THOUGHTS ON BANKING AND FINANCE

Thoughts on Banking and Finance, July-December, 2025

Open-Economy Dynamics in a Stressed Environment: Macroeconomic Stability and External Balance Behaviour in a Crisis-Prone Region

DOI
https://doi.org/10.64968/bbta.tbf.2025.10.02.08
Journal volume & issue
Vol. 10 Issue 2
pp. 85-96
Authors
Md. Rony Masud

Abstract



This study examines how external balances behave in stressed economic environments. Using data from eight South Asian economies (1990-2024), we apply panel-data regression methods to test whether fiscal pressures and capital inflows affect the current account and whether these effects differ during crises. The results point to three key insights.

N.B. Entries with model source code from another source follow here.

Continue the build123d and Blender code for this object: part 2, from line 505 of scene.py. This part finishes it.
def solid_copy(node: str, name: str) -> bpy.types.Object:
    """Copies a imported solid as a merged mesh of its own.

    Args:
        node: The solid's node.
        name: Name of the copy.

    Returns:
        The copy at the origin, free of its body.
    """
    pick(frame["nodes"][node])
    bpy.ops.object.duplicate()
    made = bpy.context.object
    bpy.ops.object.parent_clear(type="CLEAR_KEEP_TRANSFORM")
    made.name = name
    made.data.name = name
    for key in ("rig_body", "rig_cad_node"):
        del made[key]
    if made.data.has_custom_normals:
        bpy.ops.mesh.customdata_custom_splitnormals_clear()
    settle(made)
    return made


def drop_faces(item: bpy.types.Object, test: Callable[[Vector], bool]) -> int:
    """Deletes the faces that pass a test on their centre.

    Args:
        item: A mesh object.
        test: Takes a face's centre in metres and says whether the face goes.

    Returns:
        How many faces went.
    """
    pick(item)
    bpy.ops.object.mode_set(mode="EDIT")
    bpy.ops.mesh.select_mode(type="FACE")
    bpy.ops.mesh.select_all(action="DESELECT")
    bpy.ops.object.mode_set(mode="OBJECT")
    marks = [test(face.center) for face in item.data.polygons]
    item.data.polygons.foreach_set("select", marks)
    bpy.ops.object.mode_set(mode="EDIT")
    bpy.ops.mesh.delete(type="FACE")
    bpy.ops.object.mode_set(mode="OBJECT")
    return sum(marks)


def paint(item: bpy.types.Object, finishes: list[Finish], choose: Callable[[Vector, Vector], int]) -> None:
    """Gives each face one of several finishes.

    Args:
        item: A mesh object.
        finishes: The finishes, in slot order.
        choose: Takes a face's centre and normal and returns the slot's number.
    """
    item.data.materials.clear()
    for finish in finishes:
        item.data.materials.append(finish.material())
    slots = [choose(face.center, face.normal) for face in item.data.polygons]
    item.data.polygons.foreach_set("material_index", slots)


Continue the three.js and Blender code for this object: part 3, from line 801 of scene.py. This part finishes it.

First, external balances react more strongly to trade conditions than to fiscal pressure, as the fiscal indicator shows little influence across models. Second, changes in income matter: higher GDP per capita tends to weaken the current account in the short run but supports improvement over time as economies become more productive. Third, remittances consistently support the external balance, whereas foreign direct investment (FDI) exerts persistent pressure on the current account in both the short- and long- run. Overall, adjustment is slow; only about 15 percent of a current account imbalance corrects itself within a year, indicating that external vulnerabilities can linger. In sum, the findings suggest that structural factors and crisis exposure shape trajectories of external balance in stressed environments. This highlights the need for broader, resilience-focused macroeconomic policies.

Keywords: External balances; Open-economy dynamics; Crisis effects; Macroeconomic adjustment; Panel ARDL; Asia.